“How are we going to hand out Halloween candy this year,” my 14-year-old daughter asked. Next to me, I can see my wife’s concerned look. It could be because we are in the midst of a pandemic and my area is not doing well. Or it could be the giant grin across my face.
“By catapult,” I said to my kids.
My wife sighs and rolls her eyes. It would appear that she was more worried about going trick or treating with the kids, but the sigh indicates that she is now worried about me flinging candy at stranger’s children. She knows that I am not joking.
Stick with me here, this is going to be good.
I would like to submit that my idea of building a small, but highly effective, catapult to launch candy at ghouls and ghosts is indeed a great plan. An absurd year requires absurd solutions. That’s my motto. And nothing could be more absurd than the way my country has responded to Covid-19.
We have leaders that downplay the virus and say to not worry about it. My own governor caught it and got world-class healthcare that many do not because hospitals are becoming overrun. Our president gets experimental medication that is not available to the rest of us. I get emails 2 or 3 times a week about how there is a new outbreak in my children’s school even though we are on a hybrid learning model. And yet, so many of us carry on with the belief that this is no big deal.
225,000 of my fellow countrymen have died. We as a country have no reasonable solution. Or we do, but I’m not a fan of the “Good Luck!” plan that is currently in place.
So, in light of all that, I would say that my catapult idea is completely reasonable and fits the theme of this messed up year.
“You are not going to build a catapult,” my wife said.
“I am, too,” I said to her. “It’s the perfect solution. We keep distance from everyone that is going out trick or treating. The kids get candy. And it’s fun, the very essence of what Halloween is supposed to be.”
“No,” she said.
But it was already too late as the plans are coming together in my head. Notice here how my wife didn’t say I couldn’t build a catapult. She was here when I built the last one. A wonderful machine that could launch a potato a good 50 yards before the tension on the siege weapon made the base snap. Building a small version of my death machine shouldn’t be hard at all.
For my amateur siege weapon builders, the trick is all in the rope. Make sure you get a nice figure 8 as you wrap the rope between the throwing arm and the base. Then when you twist it, the torsion is pretty much already in place. It’s simple really.
Now, there are some safety concerns that my wife is going to bring up, so it’s best if I address them now.
When you build a catapult, that is a challenge to the Huns, and they may come to reclaim their dominance. If that happens, build a ballista and maybe a trebuchet. There, problem solved.
Next, you have to calibrate the machine just right. A well-shot Snickers bar could knock a toddler out and that wouldn’t be good for neighbor relations.
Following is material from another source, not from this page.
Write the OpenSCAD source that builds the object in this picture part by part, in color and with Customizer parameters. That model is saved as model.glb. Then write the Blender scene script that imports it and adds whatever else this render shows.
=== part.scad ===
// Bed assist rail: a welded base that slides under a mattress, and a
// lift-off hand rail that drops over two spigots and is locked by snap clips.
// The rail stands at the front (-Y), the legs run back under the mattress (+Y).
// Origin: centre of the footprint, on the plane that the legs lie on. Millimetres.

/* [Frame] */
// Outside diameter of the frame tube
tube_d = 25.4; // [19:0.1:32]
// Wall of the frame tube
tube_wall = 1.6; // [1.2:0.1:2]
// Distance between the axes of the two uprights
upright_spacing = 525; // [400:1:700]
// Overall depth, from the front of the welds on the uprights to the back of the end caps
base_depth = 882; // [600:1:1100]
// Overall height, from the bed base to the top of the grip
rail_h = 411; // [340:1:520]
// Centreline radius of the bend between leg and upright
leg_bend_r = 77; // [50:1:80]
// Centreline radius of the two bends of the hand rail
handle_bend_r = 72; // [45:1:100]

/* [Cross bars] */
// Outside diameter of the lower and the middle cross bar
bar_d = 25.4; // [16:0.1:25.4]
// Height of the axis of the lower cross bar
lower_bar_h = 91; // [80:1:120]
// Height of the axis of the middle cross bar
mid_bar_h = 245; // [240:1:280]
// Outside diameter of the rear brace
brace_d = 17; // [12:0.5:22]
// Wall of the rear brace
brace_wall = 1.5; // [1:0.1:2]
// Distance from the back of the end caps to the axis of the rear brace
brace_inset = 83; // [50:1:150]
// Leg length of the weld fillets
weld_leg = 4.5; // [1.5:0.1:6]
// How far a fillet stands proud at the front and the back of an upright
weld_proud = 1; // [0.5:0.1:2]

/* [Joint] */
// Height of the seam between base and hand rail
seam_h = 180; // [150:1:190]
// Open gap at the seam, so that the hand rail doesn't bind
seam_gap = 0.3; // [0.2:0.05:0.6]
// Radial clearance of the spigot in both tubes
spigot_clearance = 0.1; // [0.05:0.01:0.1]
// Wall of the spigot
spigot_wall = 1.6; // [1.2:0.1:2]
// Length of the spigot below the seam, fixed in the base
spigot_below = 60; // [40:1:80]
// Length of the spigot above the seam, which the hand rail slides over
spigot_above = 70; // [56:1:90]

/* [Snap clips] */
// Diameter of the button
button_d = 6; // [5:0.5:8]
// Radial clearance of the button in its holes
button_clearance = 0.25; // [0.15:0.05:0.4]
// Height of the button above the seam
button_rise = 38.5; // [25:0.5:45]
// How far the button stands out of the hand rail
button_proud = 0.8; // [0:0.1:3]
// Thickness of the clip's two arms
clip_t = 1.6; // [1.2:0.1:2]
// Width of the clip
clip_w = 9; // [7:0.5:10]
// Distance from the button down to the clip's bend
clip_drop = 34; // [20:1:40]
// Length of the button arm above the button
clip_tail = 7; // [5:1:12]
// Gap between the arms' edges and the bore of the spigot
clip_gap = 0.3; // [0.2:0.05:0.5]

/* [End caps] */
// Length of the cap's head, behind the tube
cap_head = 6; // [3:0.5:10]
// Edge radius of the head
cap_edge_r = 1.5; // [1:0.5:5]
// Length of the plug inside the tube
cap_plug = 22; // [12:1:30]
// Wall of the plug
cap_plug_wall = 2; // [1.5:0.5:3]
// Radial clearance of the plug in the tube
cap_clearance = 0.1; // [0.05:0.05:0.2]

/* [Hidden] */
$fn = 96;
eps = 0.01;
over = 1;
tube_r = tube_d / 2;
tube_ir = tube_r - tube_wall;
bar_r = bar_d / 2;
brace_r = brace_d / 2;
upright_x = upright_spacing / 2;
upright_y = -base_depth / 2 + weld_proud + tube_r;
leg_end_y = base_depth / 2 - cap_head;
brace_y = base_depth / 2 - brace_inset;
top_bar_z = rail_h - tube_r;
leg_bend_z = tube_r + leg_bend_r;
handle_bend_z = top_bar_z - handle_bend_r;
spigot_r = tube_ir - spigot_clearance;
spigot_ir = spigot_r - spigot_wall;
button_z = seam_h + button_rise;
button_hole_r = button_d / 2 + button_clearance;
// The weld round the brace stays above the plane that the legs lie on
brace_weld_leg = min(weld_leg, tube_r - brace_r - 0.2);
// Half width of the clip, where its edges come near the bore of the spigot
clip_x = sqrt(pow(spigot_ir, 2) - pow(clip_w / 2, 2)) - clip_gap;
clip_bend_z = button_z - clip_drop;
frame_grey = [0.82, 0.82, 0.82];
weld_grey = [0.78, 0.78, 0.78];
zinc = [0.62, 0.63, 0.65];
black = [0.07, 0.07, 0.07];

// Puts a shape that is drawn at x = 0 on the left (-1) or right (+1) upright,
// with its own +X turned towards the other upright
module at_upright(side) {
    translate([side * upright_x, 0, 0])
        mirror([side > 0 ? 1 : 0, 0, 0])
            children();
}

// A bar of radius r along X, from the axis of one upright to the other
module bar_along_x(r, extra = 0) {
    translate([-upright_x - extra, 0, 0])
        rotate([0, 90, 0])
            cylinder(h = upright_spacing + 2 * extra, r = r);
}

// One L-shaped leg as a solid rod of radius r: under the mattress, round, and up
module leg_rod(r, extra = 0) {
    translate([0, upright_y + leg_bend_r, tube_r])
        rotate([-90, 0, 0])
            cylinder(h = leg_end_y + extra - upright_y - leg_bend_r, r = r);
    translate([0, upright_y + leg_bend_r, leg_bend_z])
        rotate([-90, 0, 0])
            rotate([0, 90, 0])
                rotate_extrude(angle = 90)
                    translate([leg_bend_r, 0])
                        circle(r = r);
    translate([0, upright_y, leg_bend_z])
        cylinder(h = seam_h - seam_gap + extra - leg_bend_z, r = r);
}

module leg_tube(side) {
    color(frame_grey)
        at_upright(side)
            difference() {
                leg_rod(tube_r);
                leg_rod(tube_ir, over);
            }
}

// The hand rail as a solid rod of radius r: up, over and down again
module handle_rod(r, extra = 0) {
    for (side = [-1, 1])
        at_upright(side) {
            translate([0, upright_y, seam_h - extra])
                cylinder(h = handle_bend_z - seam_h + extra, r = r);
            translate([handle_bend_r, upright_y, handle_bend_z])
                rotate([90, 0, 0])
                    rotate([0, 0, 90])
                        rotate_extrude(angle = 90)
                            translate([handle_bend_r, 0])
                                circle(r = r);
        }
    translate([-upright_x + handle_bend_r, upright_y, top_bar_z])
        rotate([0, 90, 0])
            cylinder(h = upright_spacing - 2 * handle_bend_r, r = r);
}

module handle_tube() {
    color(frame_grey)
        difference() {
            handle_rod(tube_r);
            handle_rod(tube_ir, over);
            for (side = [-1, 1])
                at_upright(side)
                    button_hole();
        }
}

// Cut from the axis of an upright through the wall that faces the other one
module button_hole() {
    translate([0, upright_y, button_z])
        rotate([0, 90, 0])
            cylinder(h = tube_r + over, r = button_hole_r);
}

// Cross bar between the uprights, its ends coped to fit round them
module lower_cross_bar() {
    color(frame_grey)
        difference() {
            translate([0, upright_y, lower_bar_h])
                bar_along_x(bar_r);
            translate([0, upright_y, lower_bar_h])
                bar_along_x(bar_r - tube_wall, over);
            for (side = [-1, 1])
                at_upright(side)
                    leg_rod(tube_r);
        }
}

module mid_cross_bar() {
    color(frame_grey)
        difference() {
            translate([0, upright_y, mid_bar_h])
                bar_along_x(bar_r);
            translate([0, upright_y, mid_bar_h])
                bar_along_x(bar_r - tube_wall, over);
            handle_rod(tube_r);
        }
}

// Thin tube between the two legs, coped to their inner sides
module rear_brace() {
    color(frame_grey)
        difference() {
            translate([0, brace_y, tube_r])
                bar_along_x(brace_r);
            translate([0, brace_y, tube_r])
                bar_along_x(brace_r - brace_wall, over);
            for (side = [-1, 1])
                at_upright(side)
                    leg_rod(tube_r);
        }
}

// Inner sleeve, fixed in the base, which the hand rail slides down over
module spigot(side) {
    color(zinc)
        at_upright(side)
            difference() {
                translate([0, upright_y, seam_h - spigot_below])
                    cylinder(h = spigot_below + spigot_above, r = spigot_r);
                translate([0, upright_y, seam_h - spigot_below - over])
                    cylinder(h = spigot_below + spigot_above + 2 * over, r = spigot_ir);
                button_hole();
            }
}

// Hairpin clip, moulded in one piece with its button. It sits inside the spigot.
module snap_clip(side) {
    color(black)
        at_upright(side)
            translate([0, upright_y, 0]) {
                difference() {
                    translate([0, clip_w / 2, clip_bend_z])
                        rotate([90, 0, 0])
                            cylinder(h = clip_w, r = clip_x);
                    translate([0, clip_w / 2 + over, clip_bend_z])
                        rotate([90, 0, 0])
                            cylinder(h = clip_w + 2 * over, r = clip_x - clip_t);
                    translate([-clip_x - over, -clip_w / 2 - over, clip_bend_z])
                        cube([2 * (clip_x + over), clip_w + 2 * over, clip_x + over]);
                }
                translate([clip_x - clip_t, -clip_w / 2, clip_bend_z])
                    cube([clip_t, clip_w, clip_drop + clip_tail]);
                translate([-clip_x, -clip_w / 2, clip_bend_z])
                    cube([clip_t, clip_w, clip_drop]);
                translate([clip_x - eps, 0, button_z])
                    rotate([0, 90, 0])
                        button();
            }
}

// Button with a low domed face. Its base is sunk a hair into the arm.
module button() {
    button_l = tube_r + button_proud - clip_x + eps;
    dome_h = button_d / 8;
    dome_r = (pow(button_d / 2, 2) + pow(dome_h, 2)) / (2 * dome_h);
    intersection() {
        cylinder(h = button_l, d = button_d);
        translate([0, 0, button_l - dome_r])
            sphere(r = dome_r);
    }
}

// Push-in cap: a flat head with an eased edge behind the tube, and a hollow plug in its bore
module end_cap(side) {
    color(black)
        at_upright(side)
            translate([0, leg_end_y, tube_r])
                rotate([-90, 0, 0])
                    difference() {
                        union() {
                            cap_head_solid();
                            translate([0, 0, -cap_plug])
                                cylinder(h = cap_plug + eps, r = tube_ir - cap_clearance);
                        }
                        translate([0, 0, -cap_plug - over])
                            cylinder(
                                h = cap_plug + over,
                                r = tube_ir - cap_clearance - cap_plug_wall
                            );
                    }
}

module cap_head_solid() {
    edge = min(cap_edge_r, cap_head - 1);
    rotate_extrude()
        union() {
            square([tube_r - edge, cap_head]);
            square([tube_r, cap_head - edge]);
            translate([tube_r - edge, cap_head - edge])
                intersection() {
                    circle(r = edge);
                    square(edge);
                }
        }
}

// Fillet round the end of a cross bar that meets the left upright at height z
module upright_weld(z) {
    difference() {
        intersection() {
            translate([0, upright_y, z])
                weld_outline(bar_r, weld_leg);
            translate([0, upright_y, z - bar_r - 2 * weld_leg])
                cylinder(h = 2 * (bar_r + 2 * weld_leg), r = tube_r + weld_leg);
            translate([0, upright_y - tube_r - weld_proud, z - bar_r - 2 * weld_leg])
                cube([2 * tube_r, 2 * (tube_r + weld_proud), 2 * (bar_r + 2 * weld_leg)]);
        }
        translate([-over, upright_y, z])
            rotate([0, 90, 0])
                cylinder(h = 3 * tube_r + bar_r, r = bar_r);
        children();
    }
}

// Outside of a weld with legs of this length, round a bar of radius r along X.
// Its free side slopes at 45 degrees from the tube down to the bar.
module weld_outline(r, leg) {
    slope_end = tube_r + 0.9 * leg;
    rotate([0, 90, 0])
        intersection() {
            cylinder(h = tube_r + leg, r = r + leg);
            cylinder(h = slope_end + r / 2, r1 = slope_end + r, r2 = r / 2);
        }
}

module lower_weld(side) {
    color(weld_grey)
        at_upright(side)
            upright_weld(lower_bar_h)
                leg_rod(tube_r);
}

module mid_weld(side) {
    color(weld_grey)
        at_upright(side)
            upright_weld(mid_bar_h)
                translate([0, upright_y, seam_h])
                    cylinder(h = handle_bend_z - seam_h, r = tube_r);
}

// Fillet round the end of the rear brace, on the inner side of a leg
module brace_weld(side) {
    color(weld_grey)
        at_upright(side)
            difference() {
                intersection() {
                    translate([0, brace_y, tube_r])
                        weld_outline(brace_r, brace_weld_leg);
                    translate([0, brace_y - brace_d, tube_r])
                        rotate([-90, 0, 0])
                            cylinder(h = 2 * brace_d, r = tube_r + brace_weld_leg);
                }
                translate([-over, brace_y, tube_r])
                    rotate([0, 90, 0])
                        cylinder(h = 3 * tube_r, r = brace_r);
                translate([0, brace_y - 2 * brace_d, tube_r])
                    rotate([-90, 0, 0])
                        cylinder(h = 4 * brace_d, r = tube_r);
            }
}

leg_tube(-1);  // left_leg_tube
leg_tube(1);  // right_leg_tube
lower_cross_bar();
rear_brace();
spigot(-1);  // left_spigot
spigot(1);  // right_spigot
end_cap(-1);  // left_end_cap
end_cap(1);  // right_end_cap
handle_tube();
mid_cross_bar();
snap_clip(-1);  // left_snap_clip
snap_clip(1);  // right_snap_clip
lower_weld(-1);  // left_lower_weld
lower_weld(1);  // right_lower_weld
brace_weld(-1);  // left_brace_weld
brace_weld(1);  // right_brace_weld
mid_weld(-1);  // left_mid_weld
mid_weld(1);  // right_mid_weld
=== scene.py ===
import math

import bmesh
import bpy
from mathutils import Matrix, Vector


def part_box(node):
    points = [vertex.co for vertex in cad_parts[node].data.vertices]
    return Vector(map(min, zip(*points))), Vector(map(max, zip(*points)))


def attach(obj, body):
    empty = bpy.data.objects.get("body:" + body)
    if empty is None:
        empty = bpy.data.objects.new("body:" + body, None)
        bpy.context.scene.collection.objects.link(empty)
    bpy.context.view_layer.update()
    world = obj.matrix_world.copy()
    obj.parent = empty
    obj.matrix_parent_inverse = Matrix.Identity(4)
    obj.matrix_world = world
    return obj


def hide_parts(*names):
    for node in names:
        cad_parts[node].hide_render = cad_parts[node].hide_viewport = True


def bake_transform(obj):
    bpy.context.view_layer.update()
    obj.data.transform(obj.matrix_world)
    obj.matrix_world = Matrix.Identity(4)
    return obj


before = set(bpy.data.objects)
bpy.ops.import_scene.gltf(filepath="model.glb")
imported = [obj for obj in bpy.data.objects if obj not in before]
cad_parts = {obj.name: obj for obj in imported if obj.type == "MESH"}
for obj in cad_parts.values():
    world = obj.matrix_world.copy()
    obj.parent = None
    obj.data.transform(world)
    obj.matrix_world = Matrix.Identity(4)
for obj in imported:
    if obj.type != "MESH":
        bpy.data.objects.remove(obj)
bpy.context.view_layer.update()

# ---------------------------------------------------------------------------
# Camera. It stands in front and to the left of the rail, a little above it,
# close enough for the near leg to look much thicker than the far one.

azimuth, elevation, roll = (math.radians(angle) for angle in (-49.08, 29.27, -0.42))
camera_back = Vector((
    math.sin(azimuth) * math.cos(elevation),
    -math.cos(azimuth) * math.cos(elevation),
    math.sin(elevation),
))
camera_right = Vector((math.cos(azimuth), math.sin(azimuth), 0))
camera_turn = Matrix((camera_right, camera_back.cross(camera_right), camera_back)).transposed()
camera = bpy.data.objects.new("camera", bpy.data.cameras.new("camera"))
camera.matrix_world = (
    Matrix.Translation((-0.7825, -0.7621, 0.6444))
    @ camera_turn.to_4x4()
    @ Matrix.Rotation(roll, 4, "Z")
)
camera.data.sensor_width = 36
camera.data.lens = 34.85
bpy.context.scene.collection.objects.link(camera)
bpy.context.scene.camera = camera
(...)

So set the release angle at around 50 degrees so you get more height and less Snicker Concussion speed.
Finally, watch your fingers as the catapult hits the stop bar because it’s a good way to break your hand. To protect yourself, make a glove out of candy corn. That’s all there is to it for a candy throwing catapult.
The truth is, my kids would love it and also the kids in my neighborhood. This year has taken a heavy toll on them. Some have lost family members to this pandemic, and even if they haven’t, we’ve all been affected. Schools are in chaos, businesses are closing, and there is no doubt that everyone’s mental health is suffering. Our children are lost, and many parents are as well.
We keep waiting for the question to be answered. What do we do? How do we move forward? Will our elected leaders take this seriously? I can’t answer any of those and it breaks my heart to see my 7-year-old bored out of his mind as he sits in front of yet another zoom classroom without any contact from his school friends.
I struggle watching my 13-year-old son get mad during his orchestra class because he’s basically teaching himself at this point. My 14-year-old daughter knows that she is being robbed of her freshman year in high school. There is nothing I can do about any of that, except VOTE. I may take my catapult with me when that happens.
But as a dad, I know that sometimes to make things better, you need to focus on the small acts that you can control. The little moments where you can find joy and comfort. A smile that I can put on someone’s face.
And that is why a candy flinging catapult is a great idea this year. And to be honest, it’s a better plan than anyone else has come up with.